Croatia among 14 EU member-states with government budget surplus in 2018

NEWS 21.10.201914:29
PHILIPPE HUGUEN / AFP

Croatia and 13 more European Union member-states registered a government budget surplus in 2018, according to data provided the European Union's statistical office Eurostat on Monday.

Croatia recorded a consolidated general government budget surplus of HRK 992 million in 2018, which is 0.3% of GDP. This was the second year in a row that a budget surplus was generated, while the public debt to Gross Domestic Product (GDP) was reduced to 74.8%, according to revised figures released on Monday by the National Bureau of Statistics (DZS).

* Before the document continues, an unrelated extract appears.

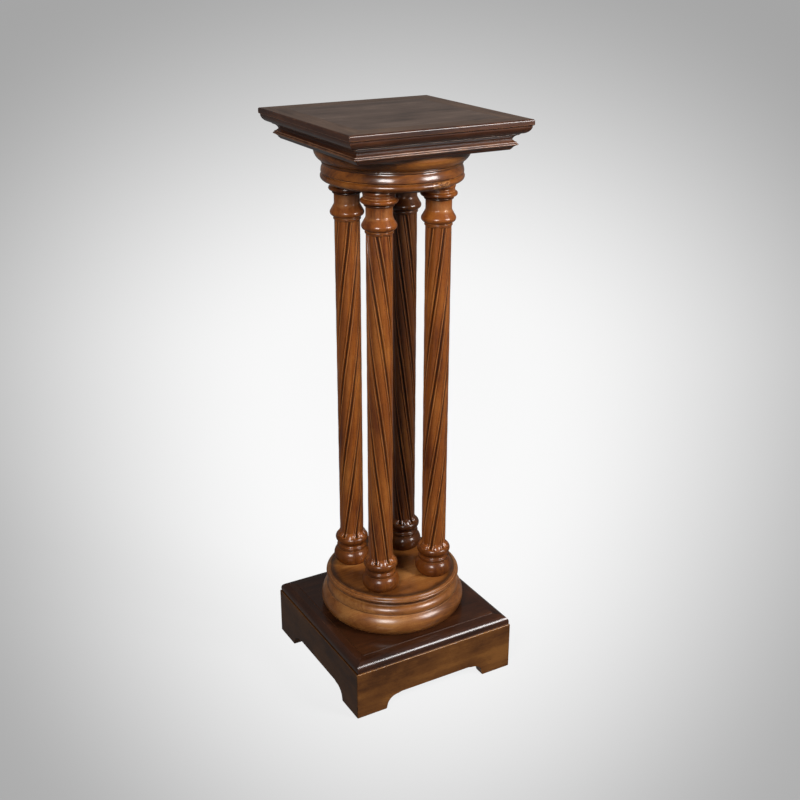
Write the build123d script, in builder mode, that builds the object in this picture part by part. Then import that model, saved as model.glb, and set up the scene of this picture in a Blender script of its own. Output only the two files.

Apart from Croatia, the other 13 countries with a government surplus in 2018 are Luxembourg (+2.7%), Germany and Malta (both +1.9%), Bulgaria (+1.8%), the Netherlands (+1.5%), Czechia (+1.1%), Greece (+1.0%), Denmark, Slovenia and Sweden (all +0.8%), Lithuania (+0.6%), Austria (+0.2%) and Ireland (+0.1%).

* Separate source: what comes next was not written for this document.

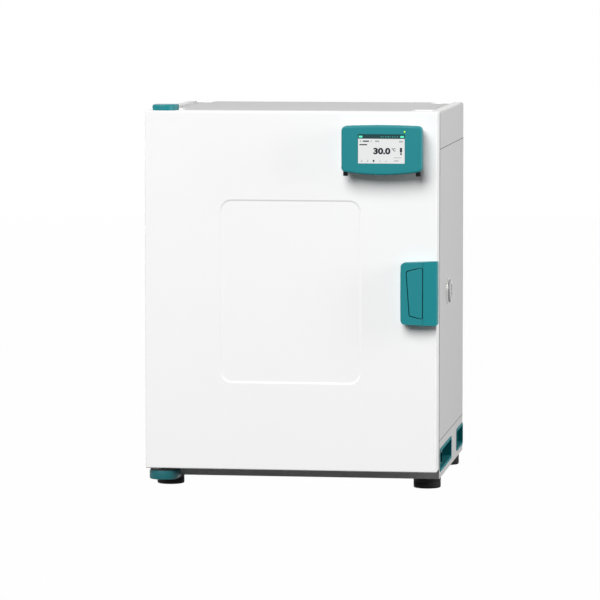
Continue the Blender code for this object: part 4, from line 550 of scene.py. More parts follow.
@dataclass
class EffectBench(Wiring):
    """Where the shared effects are wired up, each in its own method."""

    wear_gain: float = 6.0
    dust_slope: float = 4.0
    bevel_samples: int = 4

    def takes(self, **values: Value) -> bpy.types.bpy_prop_collection:
        """Args:
            values: Their usual values by name.

        Returns:
            The sockets that bring them into the group.
        """
        for name, value in values.items():
            kind = "NodeSocketColor" if isinstance(value, tuple) else "NodeSocketFloat"
            socket = self.tree.interface.new_socket(name, in_out="INPUT", socket_type=kind)
            socket.default_value = value
        return self.node("NodeGroupInput").outputs

    def gives(self, **sources: Socket) -> None:
        """Args:
            sources: The socket that feeds each of them, by name.
        """
        for name, source in sources.items():
            kind = "NodeSocketColor" if source.type == "RGBA" else "NodeSocketFloat"
            self.tree.interface.new_socket(name, in_out="OUTPUT", socket_type=kind)
        end = self.node("NodeGroupOutput")
        for name, source in sources.items():
            self.feed(end.inputs[name], source)

    def place(self) -> Socket:
        """The object's own coordinates."""
        return self.node("ShaderNodeTexCoord").outputs["Object"]

    def parts(self, vector: Socket) -> bpy.types.bpy_prop_collection:
        """The X, Y and Z of a vector.

        Args:
            vector: The vector.

        Returns:
            The three sockets by name.
        """
        made = self.node("ShaderNodeSeparateXYZ")
        self.feed(made.inputs["Vector"], vector)
        return made.outputs

    def noise(self, scale: Socket, detail: float, place: Socket | None = None) -> Socket:
        """Adds a noise.

        Args:
            scale: How fine it is.
            detail: How many finer layers it has.
            place: Where it is read, or nothing for the object's own coordinates.

        Returns:
            Its value.
        """
        made = self.node("ShaderNodeTexNoise")
        self.feed(made.inputs["Detail"], detail)
        self.feed(made.inputs["Scale"], scale)
        self.feed(made.inputs["Vector"], self.place() if place is None else place)
        return made.outputs["Fac"]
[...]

“Two Member States had deficits equal to or higher than 3% of GDP: Romania (-3.0%) and Cyprus (-4.4%),” Eurostat reported.

“In 2018, the government deficit and debt of both the euro area (EA19) and the EU28 decreased in relative terms compared with 2017. In the euro area the government deficit to GDP ratio fell from 0.9% in 2017 to 0.5% in 2018, and in the EU28 from 1.0% to 0.7%,” Eurostat reported, adding that in the euro area the government debt to GDP ratio declined from 87.8% at the end of 2017 to 85.9% at the end of 2018, and in the EU28 from 82.1% to 80.4%.

Half of EU members with debt to GDP ratio above 60%

Measured by percentage of GDP, Croatia’s public debt in 2018 was 74.8%. Thus, Croatia was among the half of the EU member-states whose public debt exceeded the government debt to GDP ratio of 60%, as required by the Maastricht criteria.

The highest public debt was in Greece, 181.2% of its GDP, while the lowest, 8.4% was in Estonia.